--- begin DATA FOR PROCESSING ---

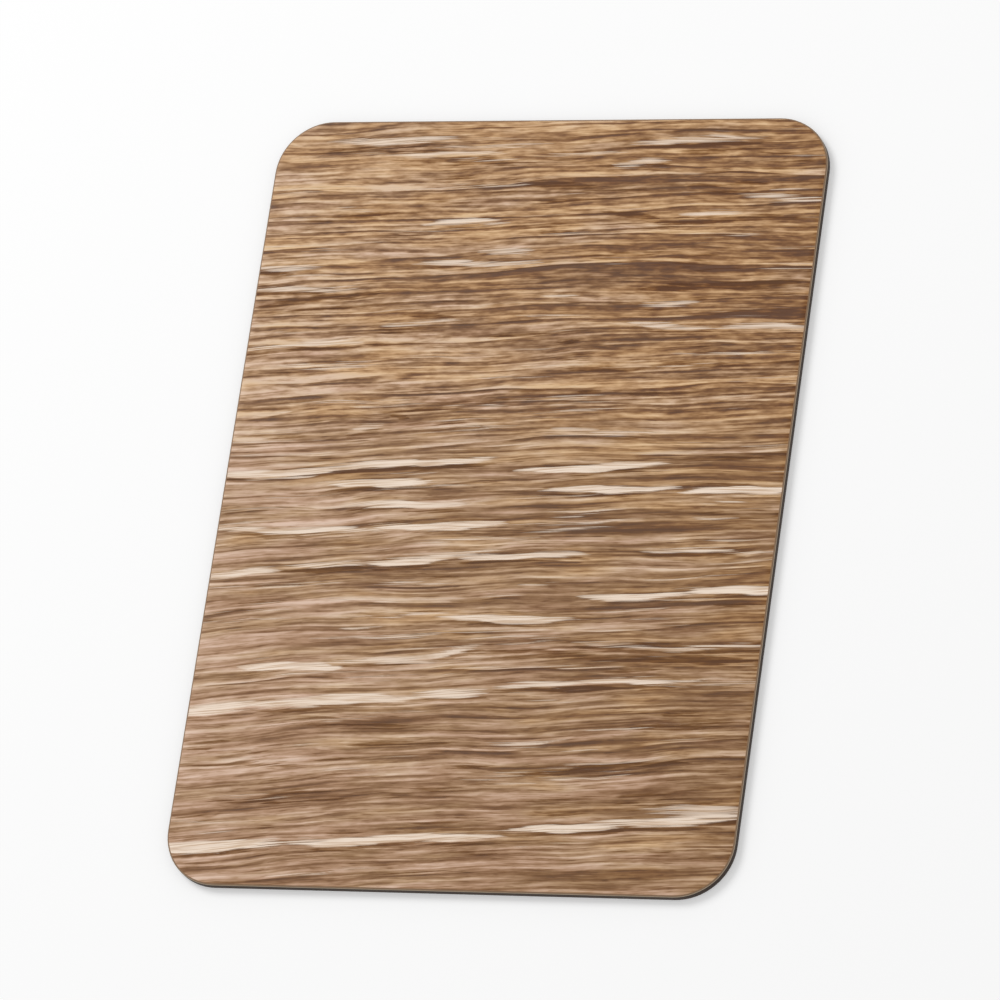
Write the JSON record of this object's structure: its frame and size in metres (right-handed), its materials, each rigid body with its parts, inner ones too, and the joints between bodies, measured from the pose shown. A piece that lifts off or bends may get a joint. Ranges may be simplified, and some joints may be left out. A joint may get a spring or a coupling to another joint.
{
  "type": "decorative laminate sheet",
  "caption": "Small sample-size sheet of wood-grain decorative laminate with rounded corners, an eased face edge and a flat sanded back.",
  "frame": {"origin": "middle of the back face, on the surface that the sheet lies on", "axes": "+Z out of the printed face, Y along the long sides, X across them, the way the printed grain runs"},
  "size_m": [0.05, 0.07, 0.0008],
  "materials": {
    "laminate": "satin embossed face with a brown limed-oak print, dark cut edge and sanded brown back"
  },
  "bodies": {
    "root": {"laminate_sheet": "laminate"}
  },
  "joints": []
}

--- end DATA FOR PROCESSING ---
--- begin DATA FOR PROCESSING ---

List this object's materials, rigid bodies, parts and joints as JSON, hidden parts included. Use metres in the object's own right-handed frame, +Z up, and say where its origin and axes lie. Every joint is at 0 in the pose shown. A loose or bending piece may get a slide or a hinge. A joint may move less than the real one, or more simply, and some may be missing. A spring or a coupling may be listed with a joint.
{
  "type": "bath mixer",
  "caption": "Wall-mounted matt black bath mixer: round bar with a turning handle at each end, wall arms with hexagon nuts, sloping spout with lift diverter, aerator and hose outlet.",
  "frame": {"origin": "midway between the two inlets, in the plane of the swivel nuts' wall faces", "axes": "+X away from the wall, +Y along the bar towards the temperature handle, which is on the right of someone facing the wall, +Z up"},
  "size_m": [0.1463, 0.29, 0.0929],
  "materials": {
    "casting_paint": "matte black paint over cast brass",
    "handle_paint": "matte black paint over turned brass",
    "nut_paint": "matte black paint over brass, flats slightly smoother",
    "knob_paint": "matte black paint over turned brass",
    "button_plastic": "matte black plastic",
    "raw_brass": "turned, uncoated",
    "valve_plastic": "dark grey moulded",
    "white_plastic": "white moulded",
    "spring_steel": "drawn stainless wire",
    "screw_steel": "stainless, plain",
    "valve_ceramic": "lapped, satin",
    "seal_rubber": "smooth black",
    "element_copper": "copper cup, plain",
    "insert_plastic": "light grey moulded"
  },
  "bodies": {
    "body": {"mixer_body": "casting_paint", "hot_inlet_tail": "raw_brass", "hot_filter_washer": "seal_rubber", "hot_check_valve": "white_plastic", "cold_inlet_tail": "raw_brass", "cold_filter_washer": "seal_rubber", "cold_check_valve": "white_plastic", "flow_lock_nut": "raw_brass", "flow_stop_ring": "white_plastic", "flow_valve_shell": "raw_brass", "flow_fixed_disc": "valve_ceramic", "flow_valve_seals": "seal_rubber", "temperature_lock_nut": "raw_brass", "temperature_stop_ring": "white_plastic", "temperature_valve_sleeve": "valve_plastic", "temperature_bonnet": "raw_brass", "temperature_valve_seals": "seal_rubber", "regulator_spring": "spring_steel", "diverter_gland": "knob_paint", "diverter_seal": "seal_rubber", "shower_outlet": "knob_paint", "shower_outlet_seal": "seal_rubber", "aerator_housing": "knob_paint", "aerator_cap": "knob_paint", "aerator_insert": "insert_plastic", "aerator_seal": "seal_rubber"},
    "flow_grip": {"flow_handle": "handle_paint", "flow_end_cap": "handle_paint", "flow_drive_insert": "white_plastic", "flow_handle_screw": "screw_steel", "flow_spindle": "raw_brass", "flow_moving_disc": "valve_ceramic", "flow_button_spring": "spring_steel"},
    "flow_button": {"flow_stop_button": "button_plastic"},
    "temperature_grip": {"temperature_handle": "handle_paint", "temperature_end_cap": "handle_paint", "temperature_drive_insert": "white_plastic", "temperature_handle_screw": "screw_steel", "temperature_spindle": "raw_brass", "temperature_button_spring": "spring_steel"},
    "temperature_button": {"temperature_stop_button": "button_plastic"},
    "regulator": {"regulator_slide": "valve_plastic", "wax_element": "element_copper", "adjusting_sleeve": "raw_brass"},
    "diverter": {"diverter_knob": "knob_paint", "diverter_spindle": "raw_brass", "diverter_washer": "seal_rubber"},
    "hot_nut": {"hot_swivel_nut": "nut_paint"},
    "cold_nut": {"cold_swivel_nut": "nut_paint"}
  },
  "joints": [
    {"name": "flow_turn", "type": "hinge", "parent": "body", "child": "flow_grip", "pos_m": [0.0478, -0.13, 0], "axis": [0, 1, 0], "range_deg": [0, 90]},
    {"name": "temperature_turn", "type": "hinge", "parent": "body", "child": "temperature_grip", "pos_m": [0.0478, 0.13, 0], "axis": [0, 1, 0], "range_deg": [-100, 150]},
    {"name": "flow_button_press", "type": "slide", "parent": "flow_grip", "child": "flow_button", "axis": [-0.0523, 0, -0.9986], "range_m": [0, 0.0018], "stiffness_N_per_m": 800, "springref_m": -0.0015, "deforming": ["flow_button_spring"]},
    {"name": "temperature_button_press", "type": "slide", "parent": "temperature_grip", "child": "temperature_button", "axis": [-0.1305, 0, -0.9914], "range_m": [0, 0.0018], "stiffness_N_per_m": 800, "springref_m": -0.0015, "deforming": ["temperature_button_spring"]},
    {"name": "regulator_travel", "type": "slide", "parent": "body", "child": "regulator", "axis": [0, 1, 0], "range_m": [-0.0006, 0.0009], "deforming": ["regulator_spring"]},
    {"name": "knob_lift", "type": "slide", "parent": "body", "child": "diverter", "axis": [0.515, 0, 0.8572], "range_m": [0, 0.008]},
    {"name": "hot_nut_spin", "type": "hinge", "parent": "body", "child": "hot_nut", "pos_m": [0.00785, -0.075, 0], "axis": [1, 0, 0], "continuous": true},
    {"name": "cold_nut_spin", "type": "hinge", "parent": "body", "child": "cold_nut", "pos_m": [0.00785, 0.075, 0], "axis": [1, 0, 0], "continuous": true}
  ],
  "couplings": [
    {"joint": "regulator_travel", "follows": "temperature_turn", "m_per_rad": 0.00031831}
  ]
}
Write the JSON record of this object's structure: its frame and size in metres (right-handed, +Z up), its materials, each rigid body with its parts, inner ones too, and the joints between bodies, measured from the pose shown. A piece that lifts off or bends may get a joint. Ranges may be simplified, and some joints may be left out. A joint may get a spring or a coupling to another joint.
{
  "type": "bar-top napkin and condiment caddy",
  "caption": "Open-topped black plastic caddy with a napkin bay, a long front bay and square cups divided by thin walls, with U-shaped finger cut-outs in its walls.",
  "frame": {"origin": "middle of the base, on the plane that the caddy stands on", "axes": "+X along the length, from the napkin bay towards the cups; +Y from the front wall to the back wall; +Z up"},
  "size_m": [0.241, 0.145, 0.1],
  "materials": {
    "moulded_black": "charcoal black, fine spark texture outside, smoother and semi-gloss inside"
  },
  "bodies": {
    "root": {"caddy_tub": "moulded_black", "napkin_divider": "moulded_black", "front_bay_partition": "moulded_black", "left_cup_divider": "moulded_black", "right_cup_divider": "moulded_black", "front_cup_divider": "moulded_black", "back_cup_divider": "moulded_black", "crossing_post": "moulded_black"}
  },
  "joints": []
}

--- end DATA FOR PROCESSING ---
--- begin DATA FOR PROCESSING ---

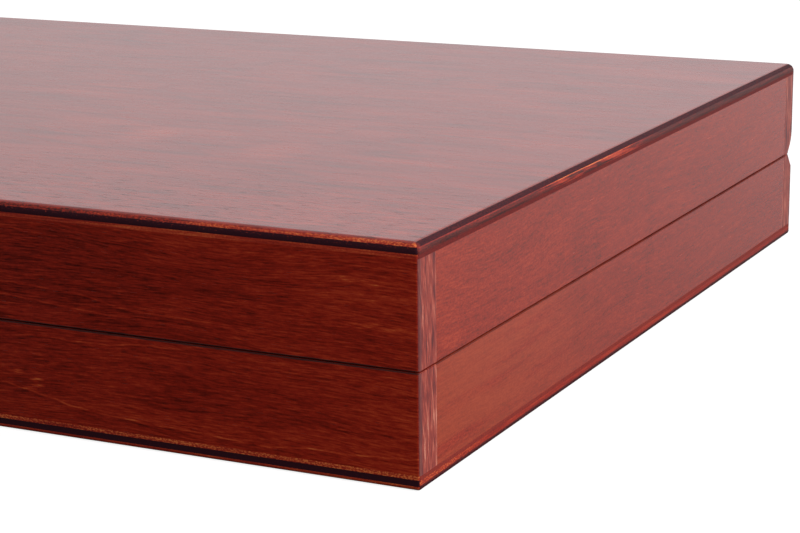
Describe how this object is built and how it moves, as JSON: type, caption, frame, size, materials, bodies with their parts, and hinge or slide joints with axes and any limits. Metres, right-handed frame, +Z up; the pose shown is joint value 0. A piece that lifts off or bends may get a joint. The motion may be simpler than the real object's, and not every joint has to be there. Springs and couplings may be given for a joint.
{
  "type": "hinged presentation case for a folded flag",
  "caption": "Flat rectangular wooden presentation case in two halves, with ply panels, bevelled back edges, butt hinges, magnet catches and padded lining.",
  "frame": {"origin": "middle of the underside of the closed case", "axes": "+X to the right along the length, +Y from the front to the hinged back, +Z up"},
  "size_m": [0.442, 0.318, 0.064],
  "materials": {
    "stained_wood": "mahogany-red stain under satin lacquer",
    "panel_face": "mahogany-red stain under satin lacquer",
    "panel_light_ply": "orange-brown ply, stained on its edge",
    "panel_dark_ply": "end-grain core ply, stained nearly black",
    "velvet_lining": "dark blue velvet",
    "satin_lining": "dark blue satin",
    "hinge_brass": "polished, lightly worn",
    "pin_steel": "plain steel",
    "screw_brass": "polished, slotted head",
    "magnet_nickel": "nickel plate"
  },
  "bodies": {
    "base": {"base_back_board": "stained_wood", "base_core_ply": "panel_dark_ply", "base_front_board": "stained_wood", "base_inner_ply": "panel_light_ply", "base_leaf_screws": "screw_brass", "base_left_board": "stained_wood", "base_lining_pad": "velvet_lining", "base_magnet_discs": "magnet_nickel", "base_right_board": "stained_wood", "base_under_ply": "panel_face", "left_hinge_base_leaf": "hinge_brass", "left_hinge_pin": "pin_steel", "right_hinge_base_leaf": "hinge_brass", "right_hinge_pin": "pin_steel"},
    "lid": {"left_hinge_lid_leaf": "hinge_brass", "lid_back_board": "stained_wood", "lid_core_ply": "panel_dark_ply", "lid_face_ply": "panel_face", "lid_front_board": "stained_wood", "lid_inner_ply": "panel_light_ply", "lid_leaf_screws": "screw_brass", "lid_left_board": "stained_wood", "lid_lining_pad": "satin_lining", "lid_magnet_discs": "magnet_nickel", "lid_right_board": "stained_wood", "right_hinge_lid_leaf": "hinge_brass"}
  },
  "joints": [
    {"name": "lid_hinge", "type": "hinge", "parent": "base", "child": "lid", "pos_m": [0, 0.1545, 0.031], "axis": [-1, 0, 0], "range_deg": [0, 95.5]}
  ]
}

--- end DATA FOR PROCESSING ---

* **TASK PROMPT**: Report how many lines of the listing hold the word "each", with nothing but the number.

* **RIGHT ANSWER**: 3